REQUIREMENTS.
Pull out every line below that contains the word "data".

-- BEGIN --

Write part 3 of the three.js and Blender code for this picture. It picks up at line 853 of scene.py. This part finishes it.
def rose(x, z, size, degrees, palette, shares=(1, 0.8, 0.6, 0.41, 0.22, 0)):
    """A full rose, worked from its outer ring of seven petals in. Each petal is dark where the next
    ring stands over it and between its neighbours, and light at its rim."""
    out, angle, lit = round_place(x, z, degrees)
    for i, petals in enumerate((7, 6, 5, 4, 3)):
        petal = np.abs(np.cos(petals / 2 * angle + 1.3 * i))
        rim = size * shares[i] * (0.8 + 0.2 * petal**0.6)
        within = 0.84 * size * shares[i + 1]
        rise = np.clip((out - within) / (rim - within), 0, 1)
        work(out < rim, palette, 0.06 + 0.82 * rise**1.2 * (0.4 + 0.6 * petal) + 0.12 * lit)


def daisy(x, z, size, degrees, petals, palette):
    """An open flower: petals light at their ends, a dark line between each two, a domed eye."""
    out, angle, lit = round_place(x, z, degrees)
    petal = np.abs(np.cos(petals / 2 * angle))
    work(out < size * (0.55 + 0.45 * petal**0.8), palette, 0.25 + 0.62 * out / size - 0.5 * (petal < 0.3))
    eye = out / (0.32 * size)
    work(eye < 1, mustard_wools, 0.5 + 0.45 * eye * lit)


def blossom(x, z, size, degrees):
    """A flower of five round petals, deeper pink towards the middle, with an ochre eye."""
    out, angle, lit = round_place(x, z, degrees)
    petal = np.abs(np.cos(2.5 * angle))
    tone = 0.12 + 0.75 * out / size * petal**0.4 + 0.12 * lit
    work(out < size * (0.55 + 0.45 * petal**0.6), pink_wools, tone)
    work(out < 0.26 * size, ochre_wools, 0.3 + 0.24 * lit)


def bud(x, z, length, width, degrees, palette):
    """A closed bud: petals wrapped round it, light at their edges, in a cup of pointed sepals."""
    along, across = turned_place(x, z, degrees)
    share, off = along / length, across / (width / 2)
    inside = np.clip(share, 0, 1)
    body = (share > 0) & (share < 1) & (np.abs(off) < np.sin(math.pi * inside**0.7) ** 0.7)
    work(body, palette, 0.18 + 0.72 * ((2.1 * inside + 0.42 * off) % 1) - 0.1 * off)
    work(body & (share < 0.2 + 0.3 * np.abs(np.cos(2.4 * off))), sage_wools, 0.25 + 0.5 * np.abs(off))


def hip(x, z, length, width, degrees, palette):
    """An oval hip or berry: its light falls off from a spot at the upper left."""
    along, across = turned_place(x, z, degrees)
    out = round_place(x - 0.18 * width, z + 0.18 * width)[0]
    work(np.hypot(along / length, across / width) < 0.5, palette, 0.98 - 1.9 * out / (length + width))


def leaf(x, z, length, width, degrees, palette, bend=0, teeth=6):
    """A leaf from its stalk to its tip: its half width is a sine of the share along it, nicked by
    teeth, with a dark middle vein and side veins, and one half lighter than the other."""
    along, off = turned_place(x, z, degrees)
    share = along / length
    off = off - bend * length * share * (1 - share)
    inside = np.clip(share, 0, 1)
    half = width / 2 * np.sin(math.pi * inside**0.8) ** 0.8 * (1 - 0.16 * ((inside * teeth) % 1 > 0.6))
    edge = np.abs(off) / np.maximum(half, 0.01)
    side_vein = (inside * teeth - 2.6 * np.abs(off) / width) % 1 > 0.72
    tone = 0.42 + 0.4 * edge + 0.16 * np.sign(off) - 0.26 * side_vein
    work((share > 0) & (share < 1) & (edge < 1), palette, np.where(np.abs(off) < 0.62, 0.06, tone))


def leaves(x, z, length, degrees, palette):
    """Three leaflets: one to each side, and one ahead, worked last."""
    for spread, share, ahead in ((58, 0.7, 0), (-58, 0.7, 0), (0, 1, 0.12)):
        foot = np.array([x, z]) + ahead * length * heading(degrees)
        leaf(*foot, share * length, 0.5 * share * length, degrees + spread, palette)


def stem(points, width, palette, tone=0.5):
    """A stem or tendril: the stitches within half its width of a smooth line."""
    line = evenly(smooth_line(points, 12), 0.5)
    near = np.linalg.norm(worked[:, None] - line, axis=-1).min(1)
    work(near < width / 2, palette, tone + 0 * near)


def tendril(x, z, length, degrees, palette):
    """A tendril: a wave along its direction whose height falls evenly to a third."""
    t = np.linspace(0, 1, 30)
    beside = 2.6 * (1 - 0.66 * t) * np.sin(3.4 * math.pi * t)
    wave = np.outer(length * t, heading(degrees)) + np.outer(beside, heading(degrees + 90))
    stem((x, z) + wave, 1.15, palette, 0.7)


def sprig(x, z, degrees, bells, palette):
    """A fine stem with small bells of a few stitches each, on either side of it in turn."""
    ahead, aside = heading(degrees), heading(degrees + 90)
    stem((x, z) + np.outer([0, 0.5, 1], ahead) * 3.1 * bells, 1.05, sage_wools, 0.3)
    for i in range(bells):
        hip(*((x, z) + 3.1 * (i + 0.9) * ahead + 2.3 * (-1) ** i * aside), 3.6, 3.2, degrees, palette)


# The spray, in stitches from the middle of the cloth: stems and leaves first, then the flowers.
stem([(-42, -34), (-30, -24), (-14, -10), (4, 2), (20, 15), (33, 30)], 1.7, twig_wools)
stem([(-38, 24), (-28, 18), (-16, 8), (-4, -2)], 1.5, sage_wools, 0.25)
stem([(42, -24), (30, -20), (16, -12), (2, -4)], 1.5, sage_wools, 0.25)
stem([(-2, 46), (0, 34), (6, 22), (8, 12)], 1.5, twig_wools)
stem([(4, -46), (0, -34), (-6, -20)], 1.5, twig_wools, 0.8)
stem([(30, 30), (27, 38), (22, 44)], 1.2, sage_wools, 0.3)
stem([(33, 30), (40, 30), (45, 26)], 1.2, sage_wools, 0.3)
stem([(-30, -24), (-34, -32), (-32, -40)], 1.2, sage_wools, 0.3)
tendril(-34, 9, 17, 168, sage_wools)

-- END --
-- BEGIN --

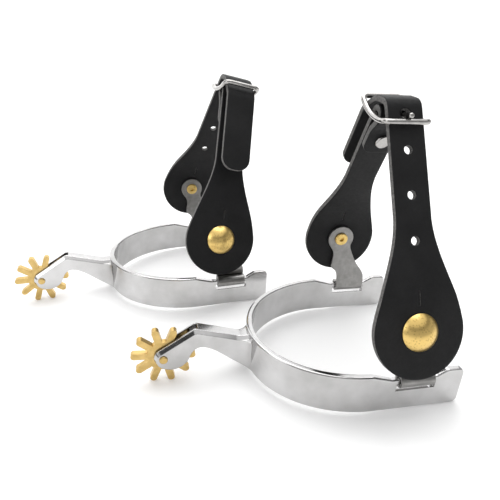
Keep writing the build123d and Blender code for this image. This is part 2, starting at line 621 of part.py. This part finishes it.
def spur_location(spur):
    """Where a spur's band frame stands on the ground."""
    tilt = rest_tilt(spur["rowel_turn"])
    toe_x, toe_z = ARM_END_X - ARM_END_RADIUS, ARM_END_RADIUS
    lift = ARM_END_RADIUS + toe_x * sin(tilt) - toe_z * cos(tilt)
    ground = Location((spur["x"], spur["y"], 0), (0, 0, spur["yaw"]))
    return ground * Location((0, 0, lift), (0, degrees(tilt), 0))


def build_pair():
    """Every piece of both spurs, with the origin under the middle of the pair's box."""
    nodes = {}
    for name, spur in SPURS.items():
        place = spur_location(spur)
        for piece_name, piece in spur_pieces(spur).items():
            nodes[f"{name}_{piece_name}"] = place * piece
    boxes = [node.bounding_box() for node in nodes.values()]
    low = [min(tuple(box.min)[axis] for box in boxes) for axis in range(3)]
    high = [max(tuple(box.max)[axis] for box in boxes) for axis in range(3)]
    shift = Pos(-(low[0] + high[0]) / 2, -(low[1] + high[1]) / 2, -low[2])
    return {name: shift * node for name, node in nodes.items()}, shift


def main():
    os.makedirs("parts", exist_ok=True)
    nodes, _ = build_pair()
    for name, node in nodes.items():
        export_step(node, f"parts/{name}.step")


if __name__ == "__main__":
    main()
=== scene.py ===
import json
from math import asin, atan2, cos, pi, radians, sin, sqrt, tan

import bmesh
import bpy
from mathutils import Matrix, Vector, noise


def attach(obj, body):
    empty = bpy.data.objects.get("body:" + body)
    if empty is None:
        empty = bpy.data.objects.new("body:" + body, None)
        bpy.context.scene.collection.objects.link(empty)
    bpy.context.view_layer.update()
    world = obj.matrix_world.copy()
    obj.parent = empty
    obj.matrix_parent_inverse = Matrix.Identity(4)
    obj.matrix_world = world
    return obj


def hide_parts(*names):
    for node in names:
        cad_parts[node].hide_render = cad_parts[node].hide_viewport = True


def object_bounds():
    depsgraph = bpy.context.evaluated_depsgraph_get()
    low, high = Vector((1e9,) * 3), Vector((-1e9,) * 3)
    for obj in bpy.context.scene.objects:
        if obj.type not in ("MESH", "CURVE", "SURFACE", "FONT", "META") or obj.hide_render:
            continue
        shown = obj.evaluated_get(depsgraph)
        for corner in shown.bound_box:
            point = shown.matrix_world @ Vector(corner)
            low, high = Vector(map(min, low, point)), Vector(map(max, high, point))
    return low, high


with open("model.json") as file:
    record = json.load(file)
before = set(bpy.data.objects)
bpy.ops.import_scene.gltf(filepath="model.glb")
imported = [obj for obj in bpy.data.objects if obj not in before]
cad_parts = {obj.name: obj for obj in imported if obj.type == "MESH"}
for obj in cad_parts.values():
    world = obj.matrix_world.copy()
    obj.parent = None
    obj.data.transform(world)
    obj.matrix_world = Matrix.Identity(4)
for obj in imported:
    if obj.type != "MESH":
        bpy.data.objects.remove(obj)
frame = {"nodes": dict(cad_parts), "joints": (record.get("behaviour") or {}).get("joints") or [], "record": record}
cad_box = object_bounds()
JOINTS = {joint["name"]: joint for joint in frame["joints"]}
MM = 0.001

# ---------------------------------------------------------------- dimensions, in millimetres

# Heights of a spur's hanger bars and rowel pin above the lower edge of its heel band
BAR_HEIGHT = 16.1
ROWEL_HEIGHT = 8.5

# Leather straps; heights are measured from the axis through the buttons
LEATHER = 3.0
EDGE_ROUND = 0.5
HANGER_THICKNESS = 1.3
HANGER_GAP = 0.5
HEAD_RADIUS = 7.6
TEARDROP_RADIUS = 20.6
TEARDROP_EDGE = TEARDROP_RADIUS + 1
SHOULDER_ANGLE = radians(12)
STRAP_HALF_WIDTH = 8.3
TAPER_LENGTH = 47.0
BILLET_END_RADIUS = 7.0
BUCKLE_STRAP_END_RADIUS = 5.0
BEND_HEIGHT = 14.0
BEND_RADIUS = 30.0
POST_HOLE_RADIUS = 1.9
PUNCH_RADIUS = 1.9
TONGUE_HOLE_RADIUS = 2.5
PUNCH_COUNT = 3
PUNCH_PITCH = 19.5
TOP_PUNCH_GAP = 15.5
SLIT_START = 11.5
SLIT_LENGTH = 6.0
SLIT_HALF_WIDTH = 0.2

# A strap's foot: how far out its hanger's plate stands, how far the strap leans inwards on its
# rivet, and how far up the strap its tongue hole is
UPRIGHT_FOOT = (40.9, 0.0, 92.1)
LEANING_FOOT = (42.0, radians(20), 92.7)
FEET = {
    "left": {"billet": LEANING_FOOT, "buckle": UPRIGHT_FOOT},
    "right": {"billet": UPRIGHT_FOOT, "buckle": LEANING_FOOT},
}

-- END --

EXERCISE RESULT.
    empty = bpy.data.objects.get("body:" + body)
        empty = bpy.data.objects.new("body:" + body, None)
before = set(bpy.data.objects)
imported = [obj for obj in bpy.data.objects if obj not in before]
    obj.data.transform(world)
        bpy.data.objects.remove(obj)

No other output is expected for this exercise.